Given request: Starting at the line containing "word = side_word(block, other)", copy each line exactly, ending with the line containing "for node in". Leave out everything else.

Data:
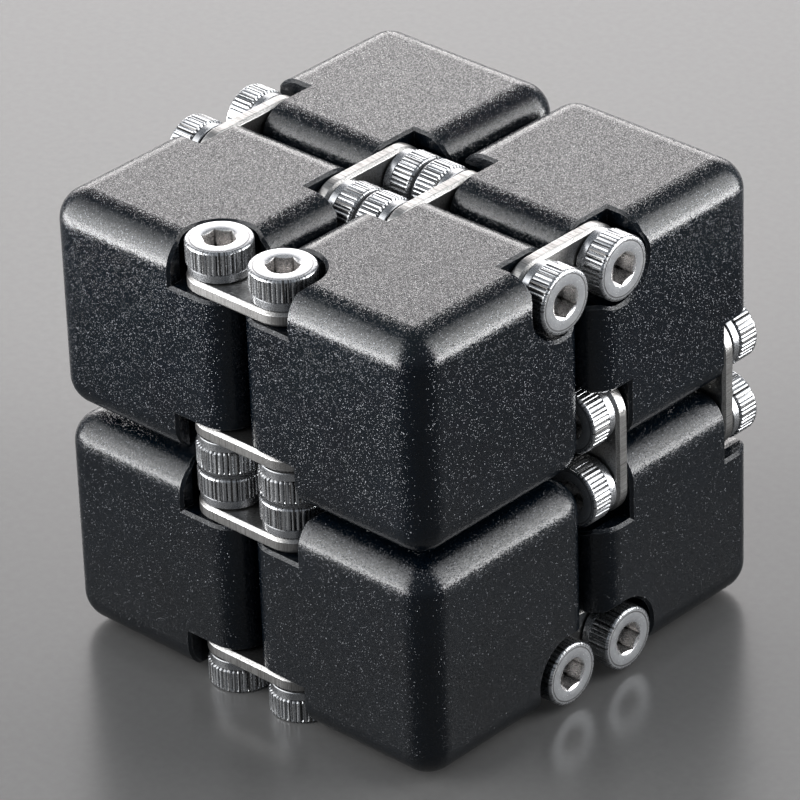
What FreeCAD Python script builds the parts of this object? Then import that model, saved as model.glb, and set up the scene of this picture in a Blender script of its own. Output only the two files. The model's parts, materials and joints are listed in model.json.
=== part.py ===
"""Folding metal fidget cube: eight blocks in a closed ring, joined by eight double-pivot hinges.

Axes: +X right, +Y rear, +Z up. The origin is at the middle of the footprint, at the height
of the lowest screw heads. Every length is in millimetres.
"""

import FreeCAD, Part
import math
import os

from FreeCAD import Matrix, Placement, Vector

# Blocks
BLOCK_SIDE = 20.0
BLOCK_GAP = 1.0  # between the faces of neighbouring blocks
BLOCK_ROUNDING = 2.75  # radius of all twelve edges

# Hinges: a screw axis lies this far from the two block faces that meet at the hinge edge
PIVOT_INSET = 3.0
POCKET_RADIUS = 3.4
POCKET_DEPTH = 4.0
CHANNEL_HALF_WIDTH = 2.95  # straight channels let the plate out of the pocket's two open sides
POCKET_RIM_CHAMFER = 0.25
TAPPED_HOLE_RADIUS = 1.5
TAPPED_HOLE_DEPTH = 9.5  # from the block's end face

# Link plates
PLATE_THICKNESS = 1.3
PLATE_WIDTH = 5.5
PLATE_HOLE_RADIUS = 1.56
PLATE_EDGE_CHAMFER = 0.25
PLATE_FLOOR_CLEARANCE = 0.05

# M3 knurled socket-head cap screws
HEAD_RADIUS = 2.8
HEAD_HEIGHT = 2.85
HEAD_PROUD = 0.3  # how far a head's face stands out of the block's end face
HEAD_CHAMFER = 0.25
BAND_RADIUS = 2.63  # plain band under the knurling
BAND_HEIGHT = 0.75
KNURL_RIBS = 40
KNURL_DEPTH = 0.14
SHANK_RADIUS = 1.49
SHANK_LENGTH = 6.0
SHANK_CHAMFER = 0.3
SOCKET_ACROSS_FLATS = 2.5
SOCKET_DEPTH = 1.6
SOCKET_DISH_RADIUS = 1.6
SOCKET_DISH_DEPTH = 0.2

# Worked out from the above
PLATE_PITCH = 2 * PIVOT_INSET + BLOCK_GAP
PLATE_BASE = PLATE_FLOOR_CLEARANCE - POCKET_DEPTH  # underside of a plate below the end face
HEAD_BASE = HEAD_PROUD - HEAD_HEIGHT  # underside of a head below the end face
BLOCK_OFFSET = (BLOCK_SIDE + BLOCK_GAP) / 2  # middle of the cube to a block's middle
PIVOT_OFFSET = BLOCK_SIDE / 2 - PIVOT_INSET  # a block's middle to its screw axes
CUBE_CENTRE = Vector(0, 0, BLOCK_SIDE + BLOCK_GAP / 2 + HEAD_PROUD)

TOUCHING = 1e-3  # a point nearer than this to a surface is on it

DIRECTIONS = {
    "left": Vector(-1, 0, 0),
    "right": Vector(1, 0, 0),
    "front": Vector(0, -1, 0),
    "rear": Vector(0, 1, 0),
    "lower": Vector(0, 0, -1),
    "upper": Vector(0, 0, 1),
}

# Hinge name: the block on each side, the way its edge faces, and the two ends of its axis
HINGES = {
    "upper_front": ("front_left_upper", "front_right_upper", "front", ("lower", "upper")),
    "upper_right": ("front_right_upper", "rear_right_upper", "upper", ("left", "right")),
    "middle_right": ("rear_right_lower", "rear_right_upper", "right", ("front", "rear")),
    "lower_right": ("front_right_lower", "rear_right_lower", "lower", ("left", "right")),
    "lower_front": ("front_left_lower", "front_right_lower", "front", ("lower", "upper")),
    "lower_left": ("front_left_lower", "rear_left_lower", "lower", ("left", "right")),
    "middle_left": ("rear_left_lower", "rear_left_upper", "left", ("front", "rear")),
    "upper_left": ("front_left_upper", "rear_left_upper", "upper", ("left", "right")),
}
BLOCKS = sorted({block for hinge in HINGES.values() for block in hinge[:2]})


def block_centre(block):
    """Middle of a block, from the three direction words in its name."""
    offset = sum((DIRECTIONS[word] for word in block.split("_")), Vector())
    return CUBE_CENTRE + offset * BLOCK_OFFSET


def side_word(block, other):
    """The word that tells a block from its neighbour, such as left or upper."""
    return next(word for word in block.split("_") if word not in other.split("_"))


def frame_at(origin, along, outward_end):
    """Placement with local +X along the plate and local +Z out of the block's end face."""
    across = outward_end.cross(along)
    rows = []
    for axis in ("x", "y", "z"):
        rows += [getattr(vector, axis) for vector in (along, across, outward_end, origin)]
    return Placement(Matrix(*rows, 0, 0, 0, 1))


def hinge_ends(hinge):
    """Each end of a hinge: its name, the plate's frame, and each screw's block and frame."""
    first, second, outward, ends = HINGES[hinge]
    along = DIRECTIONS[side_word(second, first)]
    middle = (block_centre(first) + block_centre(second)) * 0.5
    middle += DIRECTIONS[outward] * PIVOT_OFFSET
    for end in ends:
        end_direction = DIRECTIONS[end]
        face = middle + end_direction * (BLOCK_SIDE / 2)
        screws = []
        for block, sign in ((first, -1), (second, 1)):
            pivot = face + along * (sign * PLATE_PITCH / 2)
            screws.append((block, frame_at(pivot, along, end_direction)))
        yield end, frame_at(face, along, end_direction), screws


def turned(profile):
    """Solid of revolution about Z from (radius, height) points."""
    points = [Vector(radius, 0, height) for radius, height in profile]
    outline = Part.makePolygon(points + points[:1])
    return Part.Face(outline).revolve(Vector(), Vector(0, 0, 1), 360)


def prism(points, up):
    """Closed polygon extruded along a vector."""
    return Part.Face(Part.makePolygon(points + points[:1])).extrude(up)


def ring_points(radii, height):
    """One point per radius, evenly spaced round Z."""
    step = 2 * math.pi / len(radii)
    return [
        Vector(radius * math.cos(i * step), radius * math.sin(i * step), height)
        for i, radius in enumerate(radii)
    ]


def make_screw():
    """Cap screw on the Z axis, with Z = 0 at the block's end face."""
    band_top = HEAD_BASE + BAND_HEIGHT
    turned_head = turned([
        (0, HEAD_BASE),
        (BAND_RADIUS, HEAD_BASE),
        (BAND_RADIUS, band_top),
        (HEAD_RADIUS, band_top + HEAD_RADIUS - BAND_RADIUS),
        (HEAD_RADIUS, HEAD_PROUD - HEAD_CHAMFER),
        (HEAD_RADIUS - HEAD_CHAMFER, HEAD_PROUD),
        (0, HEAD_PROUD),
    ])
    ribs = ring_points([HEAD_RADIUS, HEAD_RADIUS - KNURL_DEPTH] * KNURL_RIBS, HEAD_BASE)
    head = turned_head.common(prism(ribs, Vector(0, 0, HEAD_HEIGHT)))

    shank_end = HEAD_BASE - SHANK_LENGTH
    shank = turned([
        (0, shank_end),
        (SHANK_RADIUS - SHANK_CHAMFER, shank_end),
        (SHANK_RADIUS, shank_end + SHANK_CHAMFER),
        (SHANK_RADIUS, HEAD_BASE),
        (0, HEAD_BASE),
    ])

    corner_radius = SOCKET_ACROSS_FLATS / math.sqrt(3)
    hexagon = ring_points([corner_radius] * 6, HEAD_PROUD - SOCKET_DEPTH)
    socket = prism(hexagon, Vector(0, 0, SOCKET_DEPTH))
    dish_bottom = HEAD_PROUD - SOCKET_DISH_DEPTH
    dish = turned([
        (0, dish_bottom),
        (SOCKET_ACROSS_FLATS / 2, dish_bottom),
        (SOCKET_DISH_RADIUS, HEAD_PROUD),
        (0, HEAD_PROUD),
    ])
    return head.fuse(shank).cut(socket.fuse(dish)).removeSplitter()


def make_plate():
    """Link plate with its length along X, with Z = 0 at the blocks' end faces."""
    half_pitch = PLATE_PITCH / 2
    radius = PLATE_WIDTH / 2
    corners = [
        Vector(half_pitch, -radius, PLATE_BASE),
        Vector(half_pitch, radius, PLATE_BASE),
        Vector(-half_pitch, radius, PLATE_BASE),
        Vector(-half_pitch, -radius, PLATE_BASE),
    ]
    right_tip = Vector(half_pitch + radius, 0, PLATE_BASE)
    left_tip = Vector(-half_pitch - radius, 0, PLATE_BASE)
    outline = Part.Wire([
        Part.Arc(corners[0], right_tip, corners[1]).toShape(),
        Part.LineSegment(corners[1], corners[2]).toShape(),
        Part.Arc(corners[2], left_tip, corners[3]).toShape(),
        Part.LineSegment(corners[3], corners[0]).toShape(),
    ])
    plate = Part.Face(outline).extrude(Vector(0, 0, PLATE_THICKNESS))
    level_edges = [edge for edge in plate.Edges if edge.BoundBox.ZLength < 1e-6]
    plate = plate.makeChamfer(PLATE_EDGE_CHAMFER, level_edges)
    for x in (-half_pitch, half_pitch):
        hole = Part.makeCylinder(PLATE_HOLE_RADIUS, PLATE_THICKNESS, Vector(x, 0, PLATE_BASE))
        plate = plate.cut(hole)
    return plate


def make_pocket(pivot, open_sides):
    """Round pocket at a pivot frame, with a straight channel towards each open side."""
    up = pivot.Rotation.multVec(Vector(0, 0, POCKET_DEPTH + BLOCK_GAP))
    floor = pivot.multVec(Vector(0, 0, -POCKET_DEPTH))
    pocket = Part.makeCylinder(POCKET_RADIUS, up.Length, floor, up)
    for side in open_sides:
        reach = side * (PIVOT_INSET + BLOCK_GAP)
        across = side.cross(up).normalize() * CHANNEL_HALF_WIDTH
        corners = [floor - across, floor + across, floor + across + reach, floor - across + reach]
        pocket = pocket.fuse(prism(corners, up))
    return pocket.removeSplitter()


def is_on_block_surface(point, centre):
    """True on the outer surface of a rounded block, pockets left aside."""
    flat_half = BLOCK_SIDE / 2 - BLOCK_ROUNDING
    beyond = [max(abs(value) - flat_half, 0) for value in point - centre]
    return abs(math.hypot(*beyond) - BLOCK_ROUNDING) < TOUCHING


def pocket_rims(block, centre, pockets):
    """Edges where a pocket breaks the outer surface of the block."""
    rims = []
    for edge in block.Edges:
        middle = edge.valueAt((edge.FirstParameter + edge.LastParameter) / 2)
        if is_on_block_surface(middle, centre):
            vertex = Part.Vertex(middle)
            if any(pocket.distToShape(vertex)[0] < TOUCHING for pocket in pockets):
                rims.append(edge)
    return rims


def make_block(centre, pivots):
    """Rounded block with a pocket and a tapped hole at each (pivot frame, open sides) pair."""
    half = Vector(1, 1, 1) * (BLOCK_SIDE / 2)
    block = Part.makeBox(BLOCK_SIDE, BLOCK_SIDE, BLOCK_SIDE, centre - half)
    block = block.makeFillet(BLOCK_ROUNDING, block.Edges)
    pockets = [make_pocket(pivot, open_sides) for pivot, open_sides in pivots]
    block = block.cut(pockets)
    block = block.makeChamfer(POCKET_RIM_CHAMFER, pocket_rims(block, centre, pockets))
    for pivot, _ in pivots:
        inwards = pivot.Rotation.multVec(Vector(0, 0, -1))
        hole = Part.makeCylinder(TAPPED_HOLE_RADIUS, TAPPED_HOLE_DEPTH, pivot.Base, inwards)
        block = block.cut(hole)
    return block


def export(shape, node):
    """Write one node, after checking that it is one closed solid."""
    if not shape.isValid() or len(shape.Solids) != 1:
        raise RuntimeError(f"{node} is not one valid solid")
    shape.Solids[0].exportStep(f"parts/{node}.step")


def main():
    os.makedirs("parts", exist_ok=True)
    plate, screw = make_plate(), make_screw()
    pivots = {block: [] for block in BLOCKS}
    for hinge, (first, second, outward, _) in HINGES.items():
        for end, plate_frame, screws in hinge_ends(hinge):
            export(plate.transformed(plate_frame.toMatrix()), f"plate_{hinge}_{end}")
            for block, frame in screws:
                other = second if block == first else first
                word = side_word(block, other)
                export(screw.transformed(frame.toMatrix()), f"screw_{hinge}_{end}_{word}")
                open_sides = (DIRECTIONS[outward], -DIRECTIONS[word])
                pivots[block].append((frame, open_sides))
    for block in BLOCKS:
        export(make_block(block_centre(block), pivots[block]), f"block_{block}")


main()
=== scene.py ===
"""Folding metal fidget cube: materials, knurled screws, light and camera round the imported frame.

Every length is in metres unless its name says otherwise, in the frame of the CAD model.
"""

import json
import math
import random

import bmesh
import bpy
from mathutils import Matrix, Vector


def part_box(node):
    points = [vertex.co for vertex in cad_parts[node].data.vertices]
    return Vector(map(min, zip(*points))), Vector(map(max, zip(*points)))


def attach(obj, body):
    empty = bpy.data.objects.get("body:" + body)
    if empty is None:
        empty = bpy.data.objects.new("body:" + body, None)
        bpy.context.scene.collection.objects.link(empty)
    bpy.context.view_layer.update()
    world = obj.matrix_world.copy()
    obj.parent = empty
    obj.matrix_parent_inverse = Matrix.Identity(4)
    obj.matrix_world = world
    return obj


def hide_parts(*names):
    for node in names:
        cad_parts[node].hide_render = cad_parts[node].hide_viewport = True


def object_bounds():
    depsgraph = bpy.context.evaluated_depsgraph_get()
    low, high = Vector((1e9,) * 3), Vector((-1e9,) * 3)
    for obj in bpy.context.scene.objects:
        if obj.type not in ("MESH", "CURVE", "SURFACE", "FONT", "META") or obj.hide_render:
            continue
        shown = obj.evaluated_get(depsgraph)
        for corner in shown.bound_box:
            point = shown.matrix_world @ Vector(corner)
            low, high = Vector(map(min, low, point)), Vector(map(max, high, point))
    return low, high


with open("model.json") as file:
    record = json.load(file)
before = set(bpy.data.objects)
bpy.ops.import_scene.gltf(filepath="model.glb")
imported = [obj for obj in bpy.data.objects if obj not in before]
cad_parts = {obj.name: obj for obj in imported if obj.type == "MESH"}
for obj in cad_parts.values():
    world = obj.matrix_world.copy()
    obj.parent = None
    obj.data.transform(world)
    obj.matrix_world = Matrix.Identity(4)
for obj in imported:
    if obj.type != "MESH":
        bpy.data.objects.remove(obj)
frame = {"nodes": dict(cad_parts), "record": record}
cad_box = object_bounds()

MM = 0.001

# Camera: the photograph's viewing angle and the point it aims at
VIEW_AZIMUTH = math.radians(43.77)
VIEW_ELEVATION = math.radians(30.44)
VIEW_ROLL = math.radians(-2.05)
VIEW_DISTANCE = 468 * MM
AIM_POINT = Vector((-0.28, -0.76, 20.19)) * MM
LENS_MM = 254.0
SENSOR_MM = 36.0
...
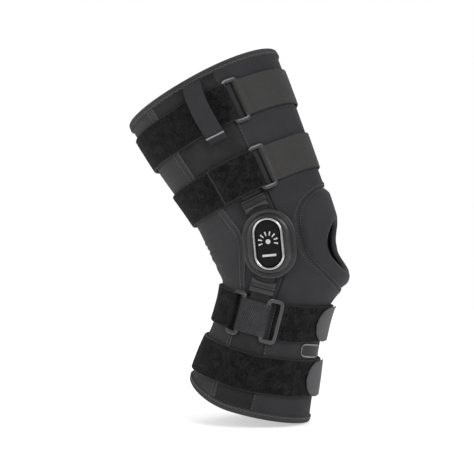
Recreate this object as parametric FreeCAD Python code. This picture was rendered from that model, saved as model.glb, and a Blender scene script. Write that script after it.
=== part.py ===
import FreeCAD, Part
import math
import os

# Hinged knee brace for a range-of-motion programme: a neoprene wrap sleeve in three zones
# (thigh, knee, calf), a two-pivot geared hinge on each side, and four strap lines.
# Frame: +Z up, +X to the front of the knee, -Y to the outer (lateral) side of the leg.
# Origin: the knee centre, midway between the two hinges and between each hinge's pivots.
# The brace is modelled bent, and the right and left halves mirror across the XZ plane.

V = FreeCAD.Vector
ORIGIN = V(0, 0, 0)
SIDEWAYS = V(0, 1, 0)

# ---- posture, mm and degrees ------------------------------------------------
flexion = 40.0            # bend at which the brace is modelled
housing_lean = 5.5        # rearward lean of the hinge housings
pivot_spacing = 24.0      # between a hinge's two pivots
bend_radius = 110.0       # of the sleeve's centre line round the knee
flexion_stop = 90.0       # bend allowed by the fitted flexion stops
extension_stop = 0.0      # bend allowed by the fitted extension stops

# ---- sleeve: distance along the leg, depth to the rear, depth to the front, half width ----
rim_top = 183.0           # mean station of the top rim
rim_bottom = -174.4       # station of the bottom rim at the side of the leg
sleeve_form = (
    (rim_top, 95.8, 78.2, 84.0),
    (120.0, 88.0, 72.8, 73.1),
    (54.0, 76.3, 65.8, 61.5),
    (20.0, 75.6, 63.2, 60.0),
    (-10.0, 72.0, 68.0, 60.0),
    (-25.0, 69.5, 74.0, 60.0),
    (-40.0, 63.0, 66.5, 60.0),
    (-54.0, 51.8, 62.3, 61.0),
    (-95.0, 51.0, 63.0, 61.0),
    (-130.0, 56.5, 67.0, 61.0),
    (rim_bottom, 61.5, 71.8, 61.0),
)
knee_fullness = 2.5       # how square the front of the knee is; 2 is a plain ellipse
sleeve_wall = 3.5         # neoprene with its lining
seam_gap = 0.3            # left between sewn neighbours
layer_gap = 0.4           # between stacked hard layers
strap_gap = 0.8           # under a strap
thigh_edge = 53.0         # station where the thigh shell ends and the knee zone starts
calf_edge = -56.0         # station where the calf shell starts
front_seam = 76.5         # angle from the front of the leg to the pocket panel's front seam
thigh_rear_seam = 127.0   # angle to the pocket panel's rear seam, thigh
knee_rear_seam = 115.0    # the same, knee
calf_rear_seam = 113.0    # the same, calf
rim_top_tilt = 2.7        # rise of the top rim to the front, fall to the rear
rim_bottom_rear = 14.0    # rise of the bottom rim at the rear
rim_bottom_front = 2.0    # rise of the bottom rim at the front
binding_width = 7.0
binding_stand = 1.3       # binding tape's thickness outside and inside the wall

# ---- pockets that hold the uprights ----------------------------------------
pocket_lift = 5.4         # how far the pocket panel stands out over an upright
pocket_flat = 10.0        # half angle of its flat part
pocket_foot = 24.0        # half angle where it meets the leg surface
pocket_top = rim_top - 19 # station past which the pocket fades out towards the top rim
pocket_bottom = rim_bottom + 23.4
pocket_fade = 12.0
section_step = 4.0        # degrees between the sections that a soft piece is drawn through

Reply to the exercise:
                word = side_word(block, other)
                export(screw.transformed(frame.toMatrix()), f"screw_{hinge}_{end}_{word}")
                open_sides = (DIRECTIONS[outward], -DIRECTIONS[word])
                pivots[block].append((frame, open_sides))
    for block in BLOCKS:
        export(make_block(block_centre(block), pivots[block]), f"block_{block}")


main()
=== scene.py ===
"""Folding metal fidget cube: materials, knurled screws, light and camera round the imported frame.

Every length is in metres unless its name says otherwise, in the frame of the CAD model.
"""

import json
import math
import random

import bmesh
import bpy
from mathutils import Matrix, Vector


def part_box(node):
    points = [vertex.co for vertex in cad_parts[node].data.vertices]
    return Vector(map(min, zip(*points))), Vector(map(max, zip(*points)))


def attach(obj, body):
    empty = bpy.data.objects.get("body:" + body)
    if empty is None:
        empty = bpy.data.objects.new("body:" + body, None)
        bpy.context.scene.collection.objects.link(empty)
    bpy.context.view_layer.update()
    world = obj.matrix_world.copy()
    obj.parent = empty
    obj.matrix_parent_inverse = Matrix.Identity(4)
    obj.matrix_world = world
    return obj


def hide_parts(*names):
    for node in names:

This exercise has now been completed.